A felicidade humana nos Ensaios de Michel de Montaigne

Várias têm sido as perspectivas de compreensão da felicidade ao longo dos anos e  diferentes foram seus métodos de abordagem. No texto que ora apresentamos temos a intenção de pensar a felicidade na perspectiva de circunstancialidade, a partir da contribuição das reflexões antropológicas montaigneanas, próprias do período renascentista. Abeberando-nos nos escritos montaigneanos, deparamo-nos com o homem entre limites existenciais e cuja fronteira fundamental é a morte.
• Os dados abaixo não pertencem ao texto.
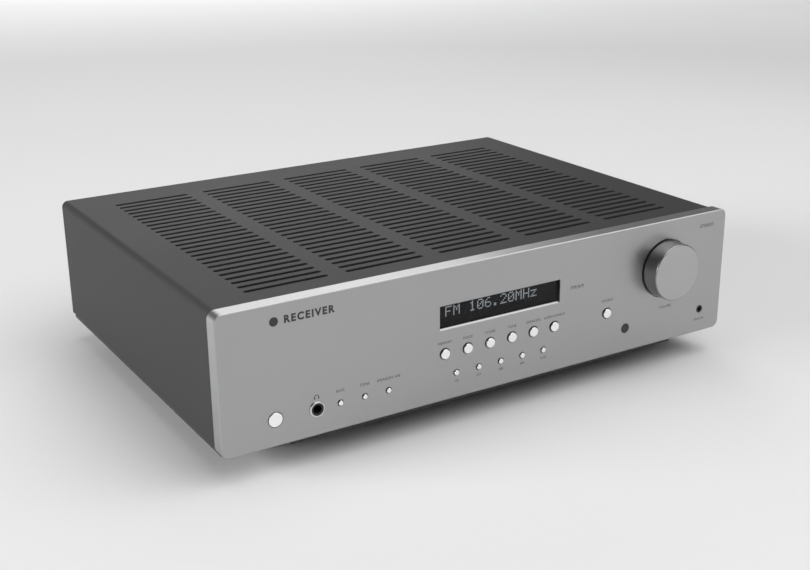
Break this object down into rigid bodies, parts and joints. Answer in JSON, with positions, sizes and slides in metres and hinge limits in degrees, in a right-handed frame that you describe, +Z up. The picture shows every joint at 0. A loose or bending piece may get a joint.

Portanto, preparar-se para a morte e viver bem, é ter a plenitude da existência,  o que se configura como um estado de felicidade. Pensar com Montaigne no quanto filosofar é aprender a morrer, é pensar no quanto somos limitados em nossos poderes e em nossas certezas. De certa forma, a consciência da fragilidade de nossa existência mundana impõe-nos uma nova moral de respeito à vida e ao planeta, pois, conforme o castelão de Perigord, parafraseando palavras de Sêneca, “nenhum homem é mais frágil do que o outro; nenhum tem assegurado o dia seguinte”. A busca do auto-conhecimento é o principal objeto da atividade investigadora de Michel de Montaigne, o propósito dos Ensaios. Pois ele ensaia ao modo de comportar-se como alguém que se pinta: “não pinto o ser, pinto a passagem, não a passagem de uma idade a outra, de sete em sete anos, como diz o povo, mas dia a dia, minuto a minuto”. Se nesse pintar-se se dá conta de que filosofar é aprender a morrer, não se poderia perguntar se não é essa constatação o que nos incita a aprender a viver? Se o temor da morte pode ser motivo de angústia do ser humano, paradoxalmente, a meditação sobre a morte não pode ser requisito para o bem viver? Viver bem é degustar o presente em sua intensidade, cientes de que como disse Sêneca e a quem Montaigne faz freqüentes referências: “a primeira hora de vossa vida é uma hora a menos que tereis para viver”. Nos Ensaios Montaigne se desenha nessa efêmera passagem e, embora o faça de modo singular, nos toca de igual modo, pois, numa perspectiva universal, ao falar do homem Montaigne fala da condição humana. Pretendemos desse modo, pensar no quanto essa percepção da finitude humana e da possibilidade humana de permanente construção de projetos, pinturas individuais de liberdade, pode ser a própria felicidade.